Such blasphemy. I've never heard anyone speak poorly of "Ferris Bueller's Day Off."
Indeed. It has some seriously questionable messages (Spoony's done the best exegesis of it I've seen), but it's still a hell of a movie.
Most of the objectionable parts are sorted with the obvious proposition that the movie is a wish-fulfillment fantasy, rather than any sort of objective reality. I mean, they don't let you jump up on parade floats and sing "Twist and Shout" in the real world.
I don't think the Cracked article was trying to say FBDO was a
bad movie. I mean it's certainly a classic in many respects and despite the issues it has with "teen wish fulfillment" and as much as Ferris and his friends did in a single day (and I don't like or buy for a minute the whole "it all happened in Cameron's head thing) but the Cracked article is right.
Rooney is only the "bad guy" in that all rebellious teenagers look at their high-school principal as a "bad guy." But is he
really a bad guy for wanting to find a juvenile delinquent and bring him back to school?
Christopher makes a fairly decent point above in saying that movie is "saying something about the education system" as Ferris and friends' day is intercut with boring school-room lectures. But I don't think that idea washes.
Setting aside present-day problems with the school-system schools were different back in the 80s and even in the 90s. I think only 1 of the couple-dozen teachers I had through high school were the boring long lecture type. The others were far more dynamic.

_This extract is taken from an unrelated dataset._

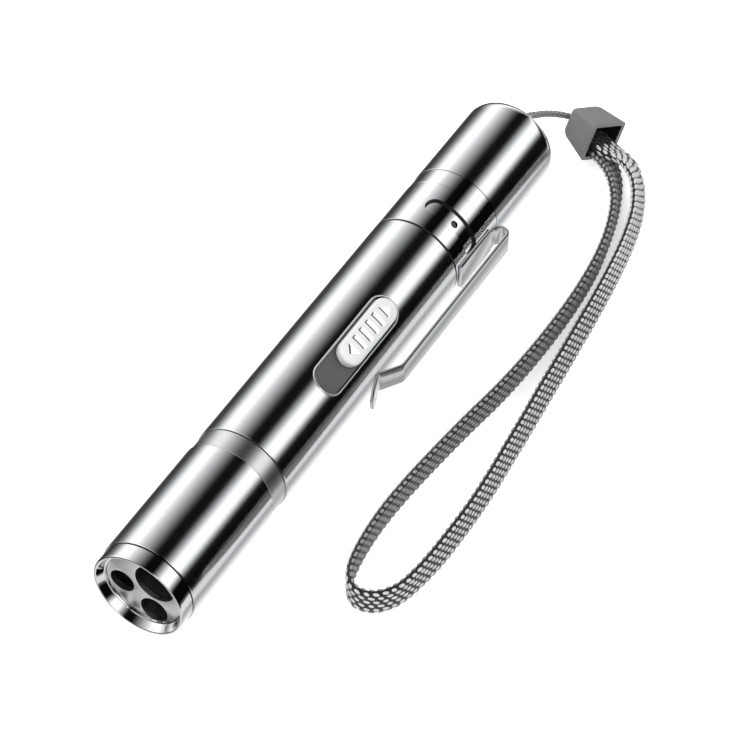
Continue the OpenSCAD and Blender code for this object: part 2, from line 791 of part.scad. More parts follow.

And how much "Reading", "'Ritting" and 'Rithmetic is Cameron and Gang learning by visiting The Sears Tower, going to ballgame, a parade and chilling out, relaxing, by the pool?
Ohhh. Cameron cites off information about the Sears Tower that he probably read off the pamphlet during their 2-hour wait in line (having visited the Sears Tower I can say, with much assurance, the line to vist the Observation deck is LONG.) Ohhh they visit a museum. Nifty, but not likely to do him much good in a job interview when he has to replace "I took advanced algebra" with "I know a lot about a bunch of random painting, the information read on the placard next to the painting, that is."
I do not praise the way schools did, and now, operate as they can certainly provide a better learning environment. Take that elementary class on fewer trips to Power Play and more trips to the museum, sure. Make the teachers more engaging and classes more than boring lectures in boring rooms. Sure.
But what Ferris and Friends did all day was hardly anything that was conducive to their futures as productive adults.
So here we have Ferris Beuler a man who has skipped school nine times in a semester by conning his parents into thinking Ferris is very sick and instead of just pissing the day away watching TV he brings his friends into this, including getting his girlfriend out of school too. Yes he's the good guy in our little tale but he's still skipping school. Rooney's job is to make sure Ferris doesn't do that. Rooney was doing his job. Perhaps in a bit more bolder manner than required but Rooney is hardly is wrong in his quest. That's the point of the article. Rooney may have been the "bad guy" of the movie but he was still right in a real-world situation.
Similarly look at movie like "Gone in 60 Seconds" which mostly centers around of car thieves trying to steal 40 cars within a couple of days. Yeah they had "good reasons" (to save Cage's brother from being killed by another group of car thieves) to do it but they were still breaking the law. You don't get to do that if you have "a really good reason to."
So the cop in that movie (our movie's "bad guy") is right in the sense that he's doing what he's supposed to do. But then he fucks it up at the end by letting the
criminals go!
The article doesn't negate how "good" FBDO is it simply says that Rooney was "right" in what he was doing.